If a bank can’t offer Gen Z a high-quality digital experience in their pocket, they won’t compete. But by leveraging data in the right manner, banks must provide personalised experiences that suit specific customer needs. Banks are competing with social networks, so they must be savvy with how they present products and solutions. They need to look good, feel good and be intimately connected to user preferences. Nothing less will do.  

 

  • Build it and they won’t come. Go and be where they are  

Understanding where this generation of consumers hangs out is vital for getting into their mindset. You won’t find Gen Z on the high street or via IFAs. But Gen Z’s trust can be gained by interacting with them on platforms they use everyday. The sooner financial services get comfortable communicating via social media, the better.  But more than this, this is an opportunity for banks to leverage the data on this third party channels to enhance the wider customer experience. 

 

Preparing for the future 

FinTechs and Neos are building products that cater, specifically, to digitally native consumers.

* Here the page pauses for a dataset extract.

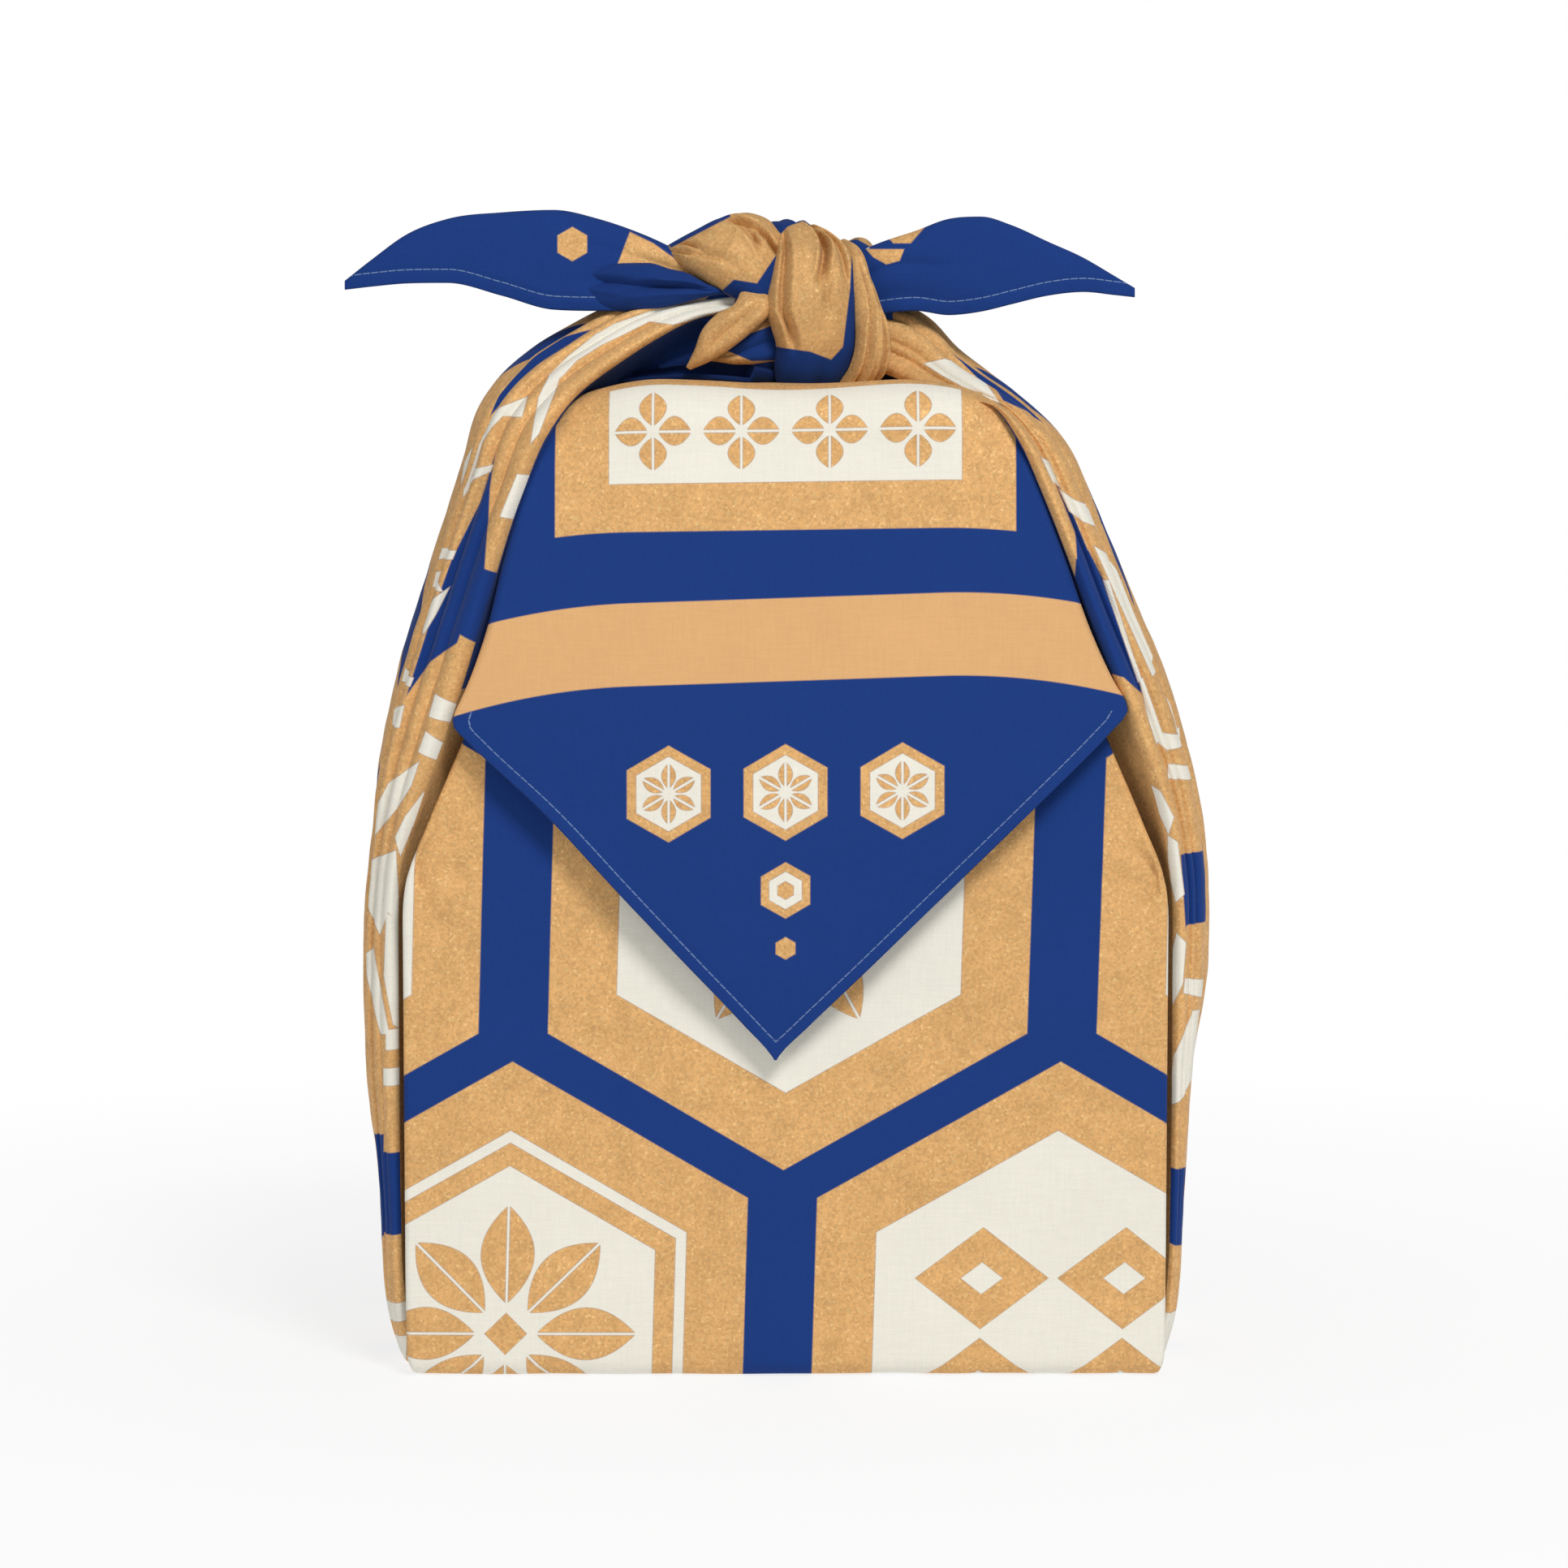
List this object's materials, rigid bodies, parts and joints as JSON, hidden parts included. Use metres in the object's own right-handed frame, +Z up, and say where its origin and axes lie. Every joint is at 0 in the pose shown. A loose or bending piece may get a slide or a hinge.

But, despite the rise of these digital challengers, if we seek to truly understand the demands of Gen Z, we learn how education, trust and security are still key for them when it comes to financial services.  

 

This allows incumbents to mix their strengths from the past with the best of the digitally-enhanced future. But they must act quickly as the opportunity window will not last.

By understanding this generation of consumers, building marketing channels and products that are digitally sound, authentic and educational, whilst offering the reassurance that this generation requires, banks can do more than compete and survive. They can win and thrive.